Son fiancé Adolar commence très bien la soirée, avec une sérénade admirablement juste et lancée à pleine voix. La suite de la représentation le verra s’essouffler un peu, mais au moins Norman Reinahrt a-t-il le format et la couleur du rôle, celle d’un ténor héroïque qui doit tenir l’exact mi-chemin entre Florestan et Siegmund, avec déjà cette capacité à habiter les longs récitatifs avec suffisamment de mordant.

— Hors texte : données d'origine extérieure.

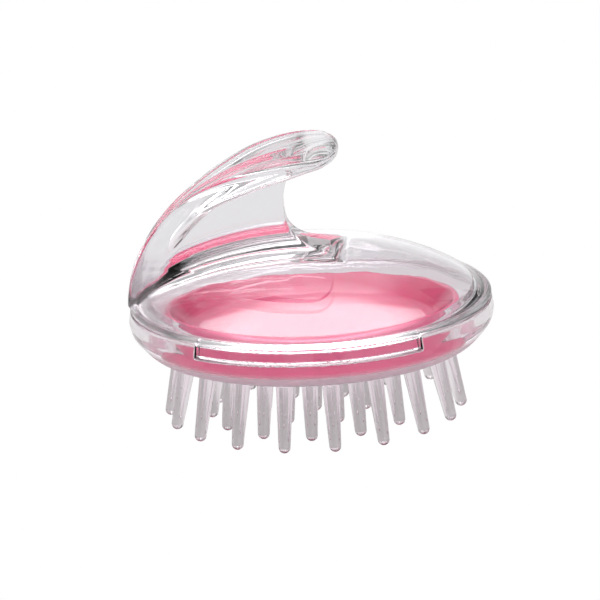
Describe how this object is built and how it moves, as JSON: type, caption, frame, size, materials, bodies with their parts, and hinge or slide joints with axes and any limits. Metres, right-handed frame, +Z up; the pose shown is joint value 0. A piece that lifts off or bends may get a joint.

C’est ce qui manque au Lysiart de Andrew Foster-Williams, impeccable de justesse et de raffinement, mais qui est 1000 lieues du dramatisme qu’on attendrait dans son rôle de méchant, véritable Telramund avant l’heure, et qui se contente d’enfiler les romances sur un ton de Lieder-Abend tout-à-fait hors de propos. Défaut inverse chez l’Eglantine de Theresa Kronthaler, qui se pense déjà chez Berg et verse dans l’expressionnisme. L’ennui, c’est que son timbre est tellement ingrat qu’on a l’impression que ce n’est pas vraiment un choix, et qu’elle a dû composer avec les moyens du bord. Complétant une distribution passablement déséquilibrée, le Roi de Stefan Cerny achève de « tuer » l’enregistrement, avec une voix en lambeaux, presque constamment fausse, et une expression fruste et monocorde.
Le chœur Arnold Schönberg, que l’on connaît entre autres grâce à son travail avec Harnoncourt, aurait dû compter au nombre des points forts de l’enregistrement. Il est vrai que, vocalement, il offre une prestation de premier ordre, engagée et précise. Mais le metteur en scène semble avoir pris un malin plaisir à le disperser, notamment dans les finales d’acte, privant ses interventions de pas mal d’impact.
Ce qui nous amène à la réflexion que, pour rendre justice à Euryanthe, à son amoncellement de beautés, à la subtilité de son orchestration et de son écriture chorale, à la sophistication de son temps musical, il faut le studio. Le « live » ne peut en donner qu’un image tronquée. Marek Janowski l’avait bien compris, et nous reviendrons bien vite à son enregistrement, à son cast de luxe et aux délicieuses arabesques de la regrettée Jessye.